Because when I look at my team:

  • Senior engineers (5+ years) use AI selectively—they know when to trust it and when not to
  • Mid-level engineers (2-5 years) use AI frequently—they’re still building judgment about when it helps
  • Junior engineers (0-2 years) use AI constantly—it’s how they learned to code

And here’s what I’m seeing in code reviews:

Junior developers increasingly can’t explain their own code. They can tell you what it does (because the AI told them), but not why it works, what the tradeoffs are, or how to modify it safely.

The Learning Curve Is Breaking

We have a new engineer who joined 8 months ago. Talented, smart, great culture fit. But when I pair with them on debugging a production issue, they’re… lost.

They can generate code quickly. They can Google and paste AI suggestions. But when something breaks in an unexpected way—which is ALWAYS in production—they don’t have the mental models to reason through it.

The Anthropic research showing 17% lower mastery scores with AI assistance isn’t just an academic finding. It’s playing out on my teams right now.

Long-Term Organizational Risk

Michelle, your CFO is asking about ROI. Here’s a cost we’re not measuring:

What’s the value of engineering capability we’re NOT building?

  • Junior developers who can’t function without AI tools
  • Mid-level engineers who never learned to architect systems from first principles
  • Senior engineers who spend all their time reviewing and fixing AI-generated code instead of mentoring

In 3-5 years, we might have a generation of engineers who are incredibly fast at generating code but fundamentally don’t understand what they’re building.

That’s an organizational capability crisis.

The Uncomfortable Question

Should we restrict AI tool access for junior engineers during their first 12-18 months?
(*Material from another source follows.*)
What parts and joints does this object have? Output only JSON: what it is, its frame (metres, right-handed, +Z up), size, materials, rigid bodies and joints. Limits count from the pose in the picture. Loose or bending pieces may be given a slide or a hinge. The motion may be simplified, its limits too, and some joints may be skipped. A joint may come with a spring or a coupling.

I know how that sounds—like I’m being a gatekeeper, like “back in my day we walked uphill both ways.” But hear me out:

Learning to code is fundamentally about building mental models. You need to struggle with syntax, fight with debugging, understand error messages deeply. That friction is where learning happens.

If AI shortcuts all that friction, juniors never build the foundation they need to grow into mid-level and senior engineers.
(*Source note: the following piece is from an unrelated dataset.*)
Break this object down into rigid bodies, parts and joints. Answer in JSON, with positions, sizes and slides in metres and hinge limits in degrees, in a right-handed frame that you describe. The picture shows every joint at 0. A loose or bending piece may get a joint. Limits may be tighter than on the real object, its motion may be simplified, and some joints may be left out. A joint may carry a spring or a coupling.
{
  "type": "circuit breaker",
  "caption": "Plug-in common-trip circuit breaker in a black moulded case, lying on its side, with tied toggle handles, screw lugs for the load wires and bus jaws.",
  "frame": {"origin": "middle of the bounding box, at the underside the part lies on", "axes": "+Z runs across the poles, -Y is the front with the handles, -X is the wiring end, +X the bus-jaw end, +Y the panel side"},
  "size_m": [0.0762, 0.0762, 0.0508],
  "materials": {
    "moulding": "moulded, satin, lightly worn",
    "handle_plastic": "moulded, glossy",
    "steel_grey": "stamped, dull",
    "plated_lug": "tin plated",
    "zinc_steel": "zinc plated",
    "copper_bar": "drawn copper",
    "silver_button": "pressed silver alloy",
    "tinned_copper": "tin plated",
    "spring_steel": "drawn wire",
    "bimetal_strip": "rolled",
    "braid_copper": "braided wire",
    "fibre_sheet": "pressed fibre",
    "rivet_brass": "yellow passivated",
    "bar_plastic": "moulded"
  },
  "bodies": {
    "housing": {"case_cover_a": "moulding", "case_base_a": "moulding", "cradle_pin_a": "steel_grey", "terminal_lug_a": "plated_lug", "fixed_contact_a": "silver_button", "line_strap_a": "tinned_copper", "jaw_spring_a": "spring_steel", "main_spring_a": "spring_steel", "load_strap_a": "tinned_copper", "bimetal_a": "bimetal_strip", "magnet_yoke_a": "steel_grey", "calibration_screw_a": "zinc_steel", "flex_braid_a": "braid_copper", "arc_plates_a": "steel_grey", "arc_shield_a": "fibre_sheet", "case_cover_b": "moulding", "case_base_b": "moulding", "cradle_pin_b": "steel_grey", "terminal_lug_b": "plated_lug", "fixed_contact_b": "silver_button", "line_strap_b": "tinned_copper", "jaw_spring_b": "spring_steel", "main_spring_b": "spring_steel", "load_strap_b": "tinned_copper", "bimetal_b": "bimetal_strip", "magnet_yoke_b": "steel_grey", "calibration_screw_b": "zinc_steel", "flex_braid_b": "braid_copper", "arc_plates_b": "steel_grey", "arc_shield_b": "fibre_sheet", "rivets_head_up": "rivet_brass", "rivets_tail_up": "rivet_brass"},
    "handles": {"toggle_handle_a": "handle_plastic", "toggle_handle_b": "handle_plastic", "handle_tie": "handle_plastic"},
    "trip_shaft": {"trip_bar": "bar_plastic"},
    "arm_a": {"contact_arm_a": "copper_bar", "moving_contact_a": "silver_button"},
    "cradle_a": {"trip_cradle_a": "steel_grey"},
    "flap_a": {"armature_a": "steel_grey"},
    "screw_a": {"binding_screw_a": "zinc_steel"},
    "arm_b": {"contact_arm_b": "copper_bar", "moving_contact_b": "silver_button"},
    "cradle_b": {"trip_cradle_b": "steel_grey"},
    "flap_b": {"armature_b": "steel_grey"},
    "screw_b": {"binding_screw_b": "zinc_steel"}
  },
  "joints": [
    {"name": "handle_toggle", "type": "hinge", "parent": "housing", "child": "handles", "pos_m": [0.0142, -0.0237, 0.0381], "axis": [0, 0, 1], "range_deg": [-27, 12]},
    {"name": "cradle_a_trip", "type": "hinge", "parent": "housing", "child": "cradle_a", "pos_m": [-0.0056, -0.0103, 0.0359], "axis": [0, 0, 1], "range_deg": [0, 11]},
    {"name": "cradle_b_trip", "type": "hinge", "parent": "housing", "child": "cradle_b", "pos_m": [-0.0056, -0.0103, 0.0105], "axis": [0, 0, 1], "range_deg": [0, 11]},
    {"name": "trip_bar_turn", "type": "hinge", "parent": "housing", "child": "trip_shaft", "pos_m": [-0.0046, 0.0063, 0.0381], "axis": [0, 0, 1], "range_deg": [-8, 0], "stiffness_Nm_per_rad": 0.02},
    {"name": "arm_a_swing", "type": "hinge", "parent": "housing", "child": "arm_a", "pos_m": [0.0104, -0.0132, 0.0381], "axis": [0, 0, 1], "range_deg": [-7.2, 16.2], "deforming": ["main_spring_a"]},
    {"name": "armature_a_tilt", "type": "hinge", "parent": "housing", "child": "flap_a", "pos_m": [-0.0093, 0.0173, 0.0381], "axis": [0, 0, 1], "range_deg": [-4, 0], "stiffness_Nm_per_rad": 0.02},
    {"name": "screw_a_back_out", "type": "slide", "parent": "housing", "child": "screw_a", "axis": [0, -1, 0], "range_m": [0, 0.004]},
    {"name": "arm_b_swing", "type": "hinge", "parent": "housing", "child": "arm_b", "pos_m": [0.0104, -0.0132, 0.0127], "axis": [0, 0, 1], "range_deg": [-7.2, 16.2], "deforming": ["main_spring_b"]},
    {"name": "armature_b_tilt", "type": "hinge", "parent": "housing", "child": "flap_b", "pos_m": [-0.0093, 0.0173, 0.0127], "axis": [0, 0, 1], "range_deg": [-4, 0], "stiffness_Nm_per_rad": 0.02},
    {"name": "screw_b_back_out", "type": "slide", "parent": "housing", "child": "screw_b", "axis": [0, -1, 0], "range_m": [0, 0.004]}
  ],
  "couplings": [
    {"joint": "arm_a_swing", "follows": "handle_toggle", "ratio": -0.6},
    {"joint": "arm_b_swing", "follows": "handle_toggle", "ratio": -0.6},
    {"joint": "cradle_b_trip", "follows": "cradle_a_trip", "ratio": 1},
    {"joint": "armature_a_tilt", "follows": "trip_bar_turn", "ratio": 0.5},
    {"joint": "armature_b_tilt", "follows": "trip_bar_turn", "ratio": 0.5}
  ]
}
Luis’s context-dependent approach makes sense to me, but I’d add an experience-level dependency too:

  • Juniors (0-18 months): Prohibited for production code, allowed for learning exercises with guidance
  • Mid-level (18 months - 4 years): Allowed but with mandatory explanation in PRs
  • Senior (4+ years): Full access with judgment about appropriate use

The Productivity Trap

But here’s the business pressure I’m facing: My CFO (same conversation Michelle is having) expects us to deliver the same or more with fewer engineers.

AI tools look like the answer—if one developer can generate 2× more code, we need fewer developers, right?

Except that logic only works if:

  1. Code generation = value delivery (it doesn’t)
  2. AI-generated code has same quality (it doesn’t—1.7× more issues)
  3. We’re not creating long-term capability debt (we are)

I’m stuck between short-term productivity pressure and long-term organizational health. And I don’t have a good answer yet.

What Are Others Doing?

Has anyone implemented AI-specific onboarding policies for junior engineers? Or measured skill development trajectories with/without AI assistance?

Because we’re making massive decisions about tool adoption without understanding the talent development implications. And by the time we figure out we’ve damaged our engineering capability… it might be too late to fix it.